Originally published July 10, 1994
I confess I'm a closet Canadian.
My last residence in America before coming to Japan was 30 miles south of the Canadian border in northern Vermont.
If you don't count Burlington, Vt., as a big city (pop. 129,000), we lived closer to Montreal than to any other major metropolitan area. My wife and I got to love visiting Montreal.
We discovered British imports and over-the-counter allergy medicines were available across the border that could not be had in the U.S.
I had lots of fun telling people I drove a "foreign" car because our Ford Tempo was built in Canada, and we developed a kind of international feeling by constantly being informed of the exchange rate between U.S. and Canadian dollars; I still carry, in fact, a few Canadian dollars in case I have to cross the border.
Montreal, especially the old city, is the closest thing to a European city on the North American continent. As is well known, French is the language of preference in Montreal; in fact, in all Quebec, which borders most of the northeastern United States.
At our Vermont home, snug in the Green Mountains, we could tune in about seven or eight television stations, five or six being Canadian, and only two or three of those broadcast in English.
My oldest son learned to count to ten in French from watching Canadian Sesame Street almost before he could count to ten in English.
All of this is window dressing, however, to the deep-rooted affinity I have for Canada.
My parents were born in Newfoundland and migrated to the United States before that poorest of provinces became part of Canada in 1949.
Had my parents not chosen to become U.S. citizens, I could well have been born and raised a Canadian.
I have to be careful here because there's a widespread feeling in Newfoundland that becoming part of Canada may have been the worst thing that ever happened to the tiny Atlantic island.
I knew I had roots in Newfoundland, but never realized how deep my connection to Canada ran until as a professional at a convention I spent a long weekend in Toronto in the early 1970s.
It may be significant that this visit took place about a year after my father died, so what I felt and am trying to describe probably has meaning that I've yet to fully comprehend.
What happened at the convention itself hardly dents my memory; nothing of drama or significance came out of it.
In summer, Toronto is a bright, wide metropolis, built on Lake Ontario and port to a large fleet of sporting vessels, which for me was a shocking surprise in the middle of the continent.
I spent much of the time I was in Toronto for a convention meandering around the friendly downtown area and drinking in its sights, sounds and denizens. If I may borrow a phrase from John Wesley, the founder of the Methodist Church, speaking about his conversion to Christ -- as I strolled about Toronto that weekend, my heart was strangely warmed.
Almost every adult I saw appeared to be someone from my past, some cousin or aunt or close friend of my parents who'd come to the house for dinner or a cup of tea. So many of the working men looked like my father. Many of the ambling older women waddled from shop to shop like my mother. I hear them calling each other "maid" and "my son," and I felt transported to another time of my life.
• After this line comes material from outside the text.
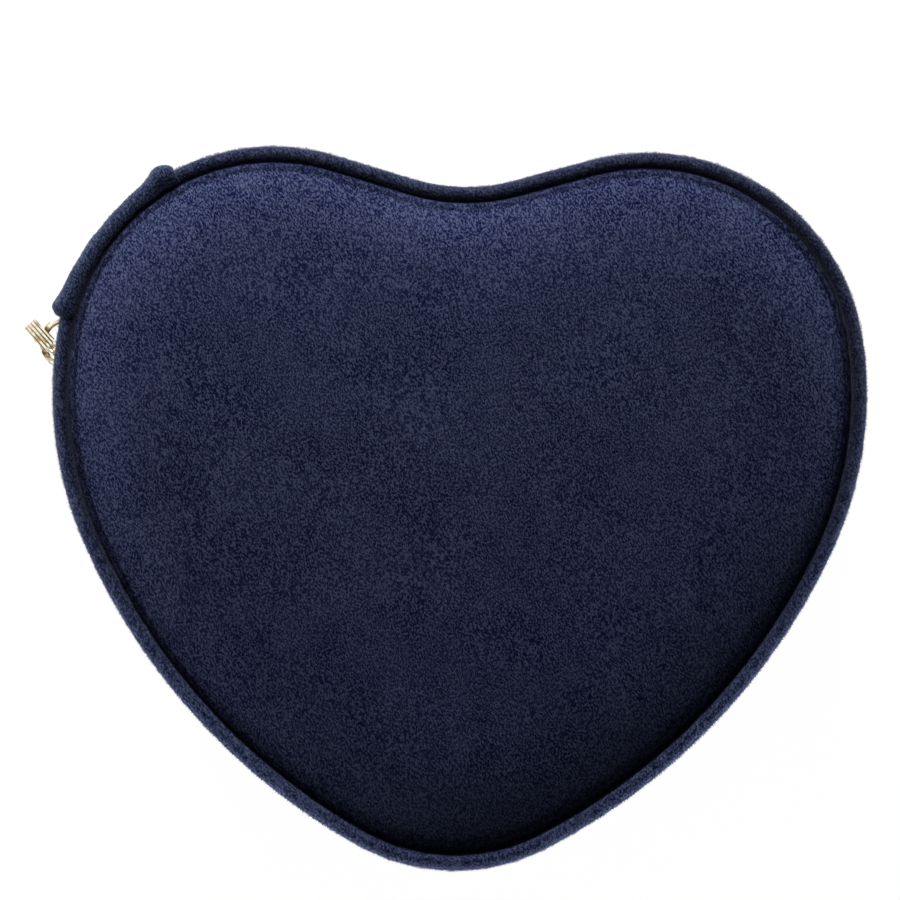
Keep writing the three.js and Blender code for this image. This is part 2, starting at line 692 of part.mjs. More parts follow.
// The tab widens from its neck to a round end with a small hole
function tabBlade() {
  const eyeFoot = EYE_Z - LINK_WIRE / 2 - GAP - EYE_WALL / 2;
  const shoulder = eyeFoot - TAB_NECK_DROP;
  const wide = shoulder - TAB_SHOULDER_DROP;
  const foot = EYE_Z - TAB_LENGTH;
  const r = TAB_WIDTH / 2;
  const shape = new THREE.Shape();
  shape.moveTo(TAB_NECK / 2, eyeFoot);
  shape.lineTo(-TAB_NECK / 2, eyeFoot);
  shape.lineTo(-TAB_NECK / 2, shoulder);
  shape.lineTo(-TAB_TOP_WIDTH / 2, wide);
  shape.lineTo(-r, foot + r);
  shape.absarc(0, foot + r, r, Math.PI, 2 * Math.PI);
  shape.lineTo(TAB_TOP_WIDTH / 2, wide);
  shape.lineTo(TAB_NECK / 2, shoulder);
  const hole = new THREE.Path();
  hole.absarc(0, foot + r, TAB_HOLE, 0, 2 * Math.PI, true);
  shape.holes.push(hole);
  const settings = { depth: TAB_THICK, bevelEnabled: false, curveSegments: 10 };
  const flat = new THREE.ExtrudeGeometry(shape, settings);
  return flat.translate(0, 0, -TAB_THICK / 2).rotateX(Math.PI / 2);
}

const pullTab = () => joinAll([tabEye(), tabBlade()]).translate(-LINK_OUT, 0, 0);

// The slider stands on the rim outline at its angle, and the pull hangs from its crown
function sliderGroup() {
  const { point } = rimAtAngle(findPiece('left_flank'), SLIDER_ANGLE);
  const slider = new THREE.Group();
  slider.position.set(point.x, point.y, ZIP_Z);
  slider.rotation.z = rad(SLIDER_ANGLE + 90);
  slider.add(mesh('slider_body', sliderBody(), gold));
  const pull = new THREE.Group();
  pull.position.y = CROWN_ROOT_IN - CROWN_RISE;
  pull.rotation.z = rad(PULL_YAW);
  pull.add(mesh('pull_link', pullLink(), gold));
  pull.add(mesh('pull_tab', pullTab(), gold));
  slider.add(pull);
  return slider;
}

function baseGroup() {
  const velvetTop = ZIP_Z - ZIP_BAND / 2;
  const velvetFoot = BASE_PIPING_Z + PIPING_RADIUS + GAP;
  const boardFoot = VELVET + GAP + BASE_BOARD + GAP;
  const group = new THREE.Group();
  group.add(
    mesh('base_bottom_velvet', slab(PLATE_IN, 0, VELVET), velvet),
    mesh('base_board', slab(PLATE_IN, VELVET + GAP, VELVET + GAP + BASE_BOARD), board),
    mesh('base_piping', piping(BASE_PIPING_Z), velvet),
    mesh('base_wall_velvet', wall(VELVET_IN, VELVET, velvetFoot, velvetTop), velvet),
    mesh('base_wall_board', wall(BOARD_IN, BOARD, boardFoot, velvetTop - LINING - GAP), board),
    mesh('base_floor_pad', slab(LINING_IN, boardFoot, boardFoot + FLOOR_PAD), suede),
    mesh('base_wall_lining', liningWithLip(TRAY_FLOOR_Z, velvetTop, true), suede),
    mesh('lobe_divider', crossDivider(LOBE_DIVIDER_Y), suede),
    mesh('tip_divider', crossDivider(TIP_DIVIDER_Y), suede),
    mesh('notch_divider', notchDivider(), suede),
    mesh('zip_tape_lower', zipTape(-1, LOWER_ZIP_START), tapeCloth),
    mesh('zip_teeth_lower', zipTeeth(-1, LOWER_ZIP_START), resin),
    mesh('hinge_strip_lower', hingeLeaf(BASE_PIPING_Z, -1), velvet),
  );
  for (let i = 0; i < ROLL_COUNT; i += 1) {
    group.add(mesh(`ring_roll_${i + 1}`, ringRoll(i), suede));
  }
  return group;
}

function lidGroup() {
  const velvetFoot = ZIP_Z + ZIP_BAND / 2;
  const boardFoot = velvetFoot + LINING + GAP;
  const boardTop = PANEL_EDGE_Z - GAP;
  const wallTop = LID_PIPING_Z - PIPING_RADIUS - GAP;
  const mirrorZ = PANEL_Z + MIRROR_POCKET - GAP - MIRROR;
  const group = new THREE.Group();
  group.add(
    mesh('lid_wall_velvet', wall(VELVET_IN, VELVET, velvetFoot, wallTop), velvet),
    mesh('lid_wall_board', wall(BOARD_IN, BOARD, boardFoot, boardTop - LID_BOARD - GAP), board),
    mesh('lid_wall_lining', liningWithLip(velvetFoot, PANEL_Z - GAP, false), suede),
    mesh('lid_lining_panel', lidLiningPanel(), suede),
    mesh('lid_mirror', slab(MIRROR_IN + GAP, mirrorZ, mirrorZ + MIRROR), silvered),
    mesh('lid_board', slab(PLATE_IN, boardTop - LID_BOARD, boardTop), board),
    mesh('lid_piping', piping(LID_PIPING_Z), velvet),
    mesh('lid_foam', lidFoam(), foam),
    mesh('lid_top_velvet', lidTopVelvet(), velvet),
    mesh('zip_tape_upper', zipTape(1, UPPER_ZIP_START), tapeCloth),
    mesh('zip_teeth_upper', zipTeeth(1, UPPER_ZIP_START), resin),
    mesh('hinge_strip_upper', hingeLeaf(LID_PIPING_Z, 1), velvet),
  );
  return group;
}

const jewelleryBox = new THREE.Group();
jewelleryBox.add(baseGroup(), lidGroup(), sliderGroup());

export default jewelleryBox;
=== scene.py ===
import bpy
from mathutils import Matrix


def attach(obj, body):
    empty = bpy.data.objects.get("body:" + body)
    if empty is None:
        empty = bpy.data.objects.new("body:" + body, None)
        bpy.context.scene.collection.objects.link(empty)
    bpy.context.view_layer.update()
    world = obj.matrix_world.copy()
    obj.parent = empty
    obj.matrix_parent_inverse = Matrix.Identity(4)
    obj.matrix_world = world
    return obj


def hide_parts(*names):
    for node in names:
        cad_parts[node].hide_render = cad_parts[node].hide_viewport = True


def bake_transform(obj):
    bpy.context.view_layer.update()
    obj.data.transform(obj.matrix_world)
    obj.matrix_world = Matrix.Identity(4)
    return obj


bl_info = {
    "name": "Heart Jewellery Box",
    "version": (1, 0, 0),
    "blender": (4, 5, 0),
    "location": "3D View > Sidebar > Jewellery Box",
    "description": "Covers, lines and fits out the zip-round heart jewellery box",
    "category": "Add Mesh",
}

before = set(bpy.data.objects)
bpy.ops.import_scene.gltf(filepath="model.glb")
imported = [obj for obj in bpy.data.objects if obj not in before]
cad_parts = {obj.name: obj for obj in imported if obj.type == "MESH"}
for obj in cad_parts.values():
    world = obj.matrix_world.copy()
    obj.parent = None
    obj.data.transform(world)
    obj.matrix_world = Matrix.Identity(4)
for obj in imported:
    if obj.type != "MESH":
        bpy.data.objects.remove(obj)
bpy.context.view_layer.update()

import math
import random
from collections import namedtuple

import bmesh
import bpy
from bpy.props import FloatProperty, FloatVectorProperty, IntProperty, PointerProperty
from mathutils import Matrix, Vector, noise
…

It took me one or two restless nights in Toronto to realize I was "home." I couldn't tell if it were accent, physique, mannerisms, dress or grooming, but the majority of the ordinary citizens of Toronto on whom I gazed seemed vaguely related to me.
Growing up in cosmopolitan New York City and attending multi-ethnic schools throughout my youth, I had never clearly focused on my own ethnic heritage. Toronto was my come-uppance. That visit to Toronto cracked open a small beam of light in my personal pursuit of identity.
I wasn't ready to renounce my U.S. citizenship and jump on the first Air Canada plane to Gander, Newfoundland, but something almost imperceptible in me changed. I realized there was a hole in my being that could only be filled by things Canadian.
Now that I think of it, it's probably not coincidence that I, who've known little more than urban lights and concrete front yards, spent time and had my family in rural northern Vermont, maple syrup country on the cusp of Canada, as it were.
Soon I'll have to visit the Canadian embassy in Tokyo.
I seem to have a genetic attraction to maple leaves.